Mentre il Mar Rosso è nel caos, l’iniziativa cinese Belt and Road (BRI) è in pieno svolgimento. Nonostante le voci secondo cui un rallentamento dell’economia cinese, un tempo in forte espansione, potrebbe far deragliare il progetto BRI, la visione di Xi di una nuova Via della Seta è destinata a durare. Nel dicembre 2023, il numero di paesi che hanno aderito alla Belt and Road Initiative firmando un Memorandum of Understanding (MoU) con la Cina ammonta già a 151.
Essenzialmente, la BRI è un insieme di relazioni bilaterali tra la Cina e i paesi ospitanti del progetto. Questa politica, secondo gli intenti di Pechino, ampiamente definita pretende di offrire un’alternativa alle prescrizioni politiche e ai prestiti delle istituzioni di Bretton Woods, che sono dominate dagli Stati Uniti, dalla Banca Mondiale e dal Fondo Monetario Internazionale. Ma il ruolo diplomatico della BRI non si limita solo alle infrastrutture e ai finanziamenti; è anche una piattaforma per Pechino per posizionarsi come leader nel Sud del mondo. Queste ampie politiche hanno anche consentito alla Cina di realizzare i suoi obiettivi strategici di riduzione dei vincoli alla sua crescita geopolitica ed economica a dispetto dell’ordine internazionale dominato dagli Stati Uniti. Il tutto a un costo importante per chi ha siglato gli accordi che molto spesso si sono trovati con contratti capestro difficili da districare vedi il caso Balcani occidentali.

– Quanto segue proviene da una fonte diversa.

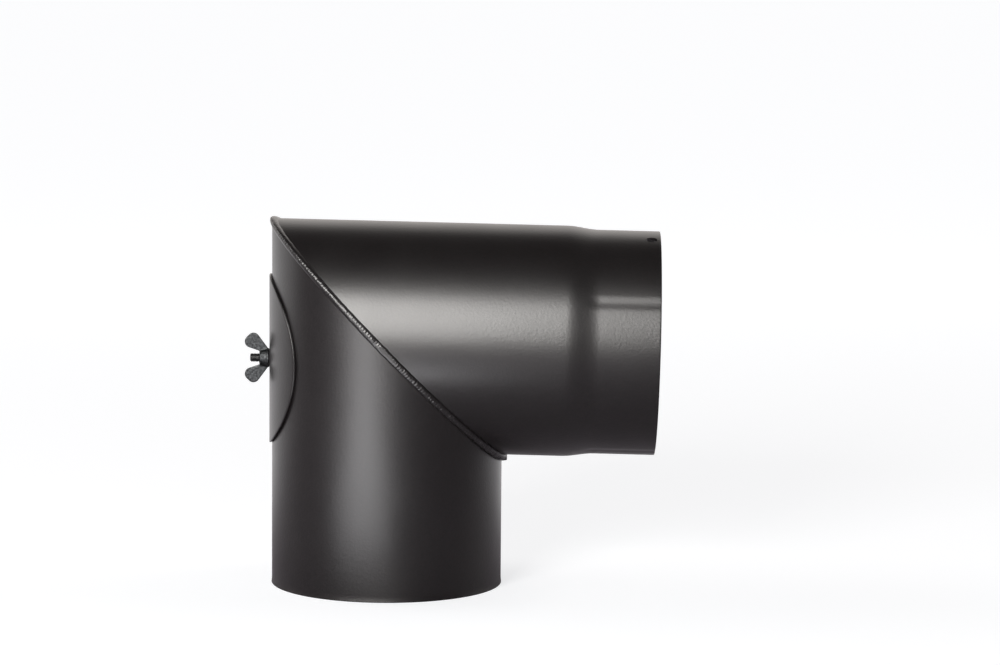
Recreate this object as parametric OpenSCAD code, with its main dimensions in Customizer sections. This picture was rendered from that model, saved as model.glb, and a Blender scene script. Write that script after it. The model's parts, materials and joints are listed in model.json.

Il 21 dicembre si è svolta la prima riunione del nuovo comitato formato da Cina, Arabia Saudita e Iran, alla quale hanno partecipato i ministri degli Esteri di questi paesi. A quanto pare, in questo modo Pechino vuole gestire autonomamente il riavvicinamento tra Riyadh e Teheran, che si trovano nella sua sfera di influenza. In precedenza, con la mediazione della Repubblica Popolare Cinese, l’Arabia Saudita e l’Iran avevano ristabilito le relazioni diplomatiche e fermato la guerra nello Yemen. I cinesi hanno bisogno di entrambi i paesi come fonte di risorse, e anche l’Iran gioca un ruolo nel progetto della Nuova Via della Seta. Pertanto, Pechino è interessata a sviluppare relazioni positive tra questi paesi.
L’11 dicembre Pechino ha accettato le credenziali dell’ambasciatore dell’Emirato islamico dell’Afghanistan in Cina, Bilal Karimi, riferisce l’agenzia di stampa statale di Kabul, Bakhtar. Il diplomatico afghano ha presentato una copia delle sue credenziali a Hong Li, direttore generale del Dipartimento Protocollo del Ministero degli Esteri cinese.
Il funzionario cinese lo ha definito «un passo importante nello sviluppo delle relazioni tra Cina e Afghanistan», aggiungendo che la Cina «vuole aiutare l’Afghanistan con progetti economici e infrastrutturali nell’ambito della Belt and Road Initiative». Gli afghani hanno definito il ruolo della Cina «vitale nei settori degli investimenti, della rivitalizzazione delle infrastrutture, dei progetti di sviluppo e della ricostruzione dell’Afghanistan» e hanno aggiunto che «la stabilità esistente in Afghanistan è una buona opportunità che dovrebbe essere sfruttata al massimo».
Dietro l’avara burocrazia si nasconde un evento importante: la RPC è diventata il primo paese del mondo non islamico a riconoscere ufficialmente l’ambasciatore di Kabul da quando il governo talebano è salito al potere nell’agosto 2021 e ribattezzò il paese in un “Emirato Islamico”. L’Afghanistan è importante per la Cina in quanto parte integrante della cintura dei paesi fedeli dell’Asia centrale, considerati un campo di espansione economica nel quadro della “Nuova Via della Seta” e oltre. In futuro, se questa regione non sarà nuovamente impantanata in una lunga guerra, la Cina potrebbe ottenere un accesso indipendente al Mar Arabico attraverso il territorio dell’Afghanistan e del Pakistan, aggirando l’India, con la quale Pechino ha rapporti piuttosto tesi.